The school had 560 applications this year for 200 spaces.

“All the feedback I had from AWARD School is that the standard of the applications was absolutely fantastic,” he says.

“We continue to attract and breed a great standard of creative in Australia and I think that it is shown in the rankings that we have all around the world.”

Hale says gaps remain in the process of education for the advertising industry, with diversity still an important issue.

“But also, some of the people coming in aren’t really sure about advertising, they don’t know what’s involved and the application workshops that we have had to try and coach them a bit are yielding fantastic results,” he says.

“I do think that we’ve got to somehow be better at providing the right skills as they move from entry level to senior level.”

Helga Diamond brought Miami Ad School to Australia

Helga Diamond has been running Miami Ad School in Australia since it first launched here in 2014 and says that a majority of students are being hired by agencies before they even completed the two year course.

“Our students have been hired by DDB, CHE and others before fishing their coursers, which is a brilliant outcome for the students,” Diamond says.

“I have been trying to get the school over here for years and to launch a school is daunting.
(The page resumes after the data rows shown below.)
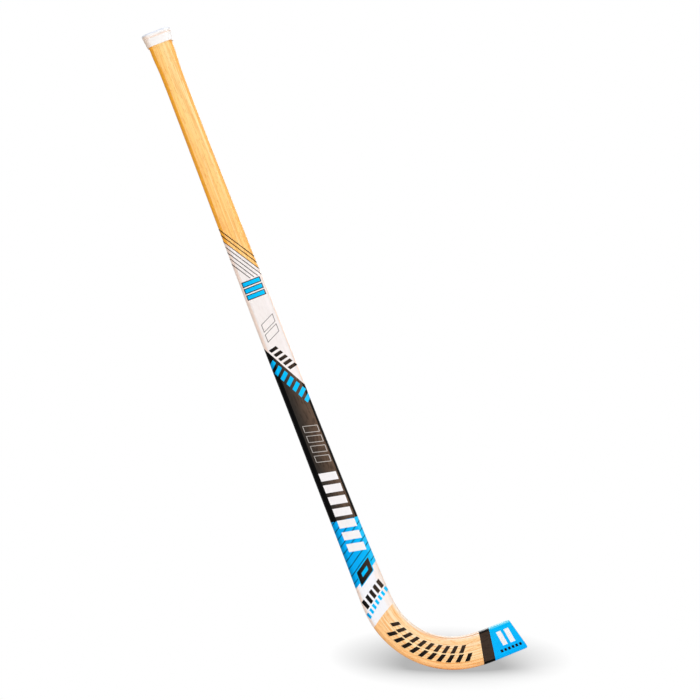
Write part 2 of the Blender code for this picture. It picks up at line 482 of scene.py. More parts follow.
@dataclass
class Bench:
    """Where bars are drawn out straight, and where finished pieces are bent and stood upright."""

    line: MiddleLine = field(default_factory=MiddleLine)
    section: Section = field(default_factory=Section)
    toe: ToeCut = field(default_factory=ToeCut)
    butt_end: float = 0.004
    form: Object | None = None

    def draw_out(self, bar: Object, stations: list[float], sides: Sides, depth: float | None = None) -> None:
        """Extrude the far end of a bar through stations, keeping both its sides where they belong.

        Args:
            bar: The bar, whose far end lies at the first station.
            stations: Distances of the sections.
            sides: Gives the offsets of both sides at a distance.
            depth: Half the thickness of a bar with rounded edges, which then follow the edge radius.
        """
        here = stations[0]
        low, high = sides(here)
        with editing(bar):
            pick(bar, Part.FACE, at_x(here))
            for there in stations[1:]:
                extrude(there - here)
                middle = (low + high) / 2
                new_low, new_high = sides(there)
                self.shift(bar, there, lambda y: y > middle, new_high - high)
                self.shift(bar, there, lambda y: y < middle, new_low - low)
                if depth is not None:
                    change = self.section.edge_radius(there) / self.section.edge_radius(here)
                    self.round_less(bar, there, (new_low, new_high), depth, change)
                pick(bar, Part.FACE, at_x(there))
                here, low, high = there, new_low, new_high

    def shift(self, bar: Object, x: float, wanted: Test, move: float) -> None:
        """Slide one side of a section across, in edit mode.

        Args:
            bar: The bar in edit mode.
            x: The section's distance.
            wanted: Says by offset which points move.
            move: How far they move.
        """
        pick(bar, Part.VERT, lambda vert: abs(vert.co.x - x) < TOUCH and wanted(vert.co.y))
        bpy.ops.transform.translate(value=(0, move, 0))

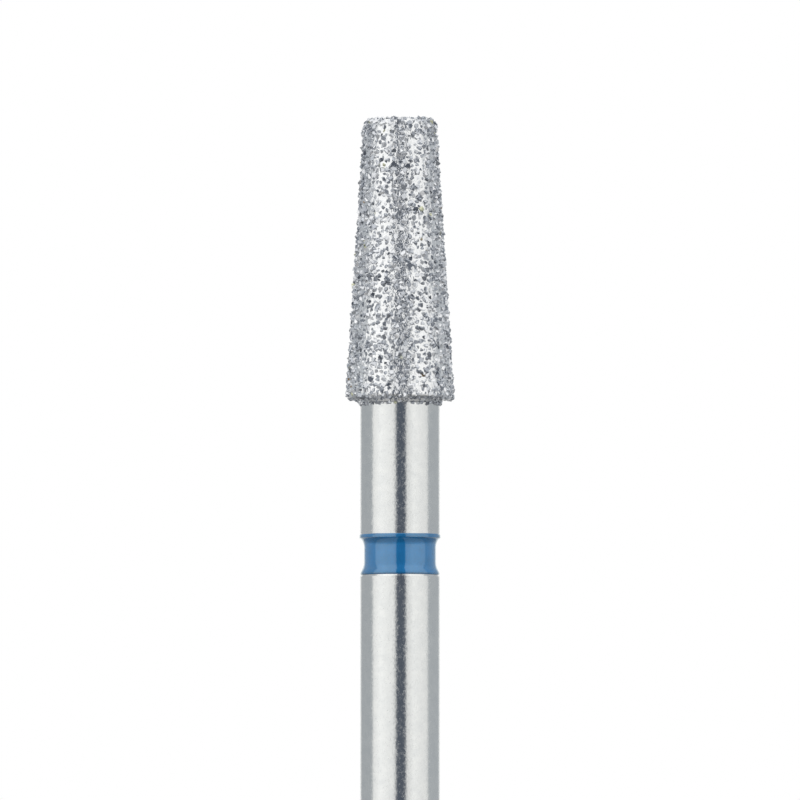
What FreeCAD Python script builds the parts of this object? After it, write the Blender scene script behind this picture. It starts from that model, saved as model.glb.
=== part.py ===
import FreeCAD, Part
import math
import os
import random

# A diamond bur for the straight handpiece: a turned steel blank, one layer of diamond
# grains plated onto its tapered head, and a lacquered colour ring in a turned groove.
# Millimetres. The bur's axis is Z, the flat end of the shank lies on Z = 0, the head is up.

# The shank
SHANK_DIAMETER = 2.35
OVERALL_LENGTH = 44.5
SHANK_END_ROUND = 0.3

# The head, measured over the grains, with its edges taken as sharp
HEAD_LENGTH = 8.3
TIP_DIAMETER = 2.16
BASE_DIAMETER = 3.22
TIP_EDGE_ROUND = 0.19
BASE_EDGE_ROUND = 0.13

# The steel core under the coating
CORE_EDGE_ROUND = 0.05

# The coating: from the steel to the tips of the grains, and the part of that which stands
# clear of the nickel
COATING_THICKNESS = 0.15
GRAIN_STANDOUT = 0.075

# The facets of the grains: the distance between their corners, how far a corner strays from
# an even place as a share of that, the share of corners that lie on a grain, and how high
# corners on the grains and in the gaps stand, as shares of the standout
FACET_SPACING = 0.135
CORNER_STRAY = 0.25
GRAIN_SHARE = 0.5
GRAIN_HEIGHTS = (0.7, 1.0)
GAP_HEIGHTS = (0.0, 0.35)
GRAIN_SEED = 31

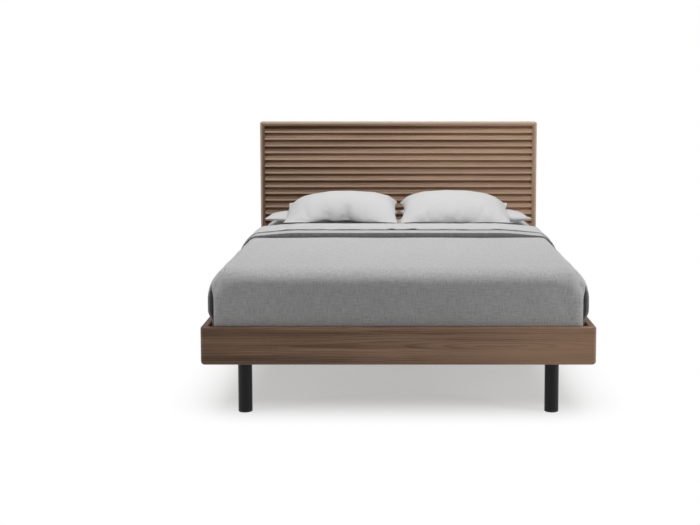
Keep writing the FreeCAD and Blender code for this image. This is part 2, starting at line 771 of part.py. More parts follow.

Miami is up there, as students don’t have a portfolio, they work on integrated campaigns.”

Mark Green

Mark Green pleased with the standard of Australian graduates

Mark Green, CEO of the Monkeys, says he does not see education in Australia as lagging behind other countries.

“There is a good talent pool to draw on,” Green says.

“The first job out of uni is always a big step, but we have had quite a bit of success with graduates starting here – some of our first suits and creatives have gone on to great things.”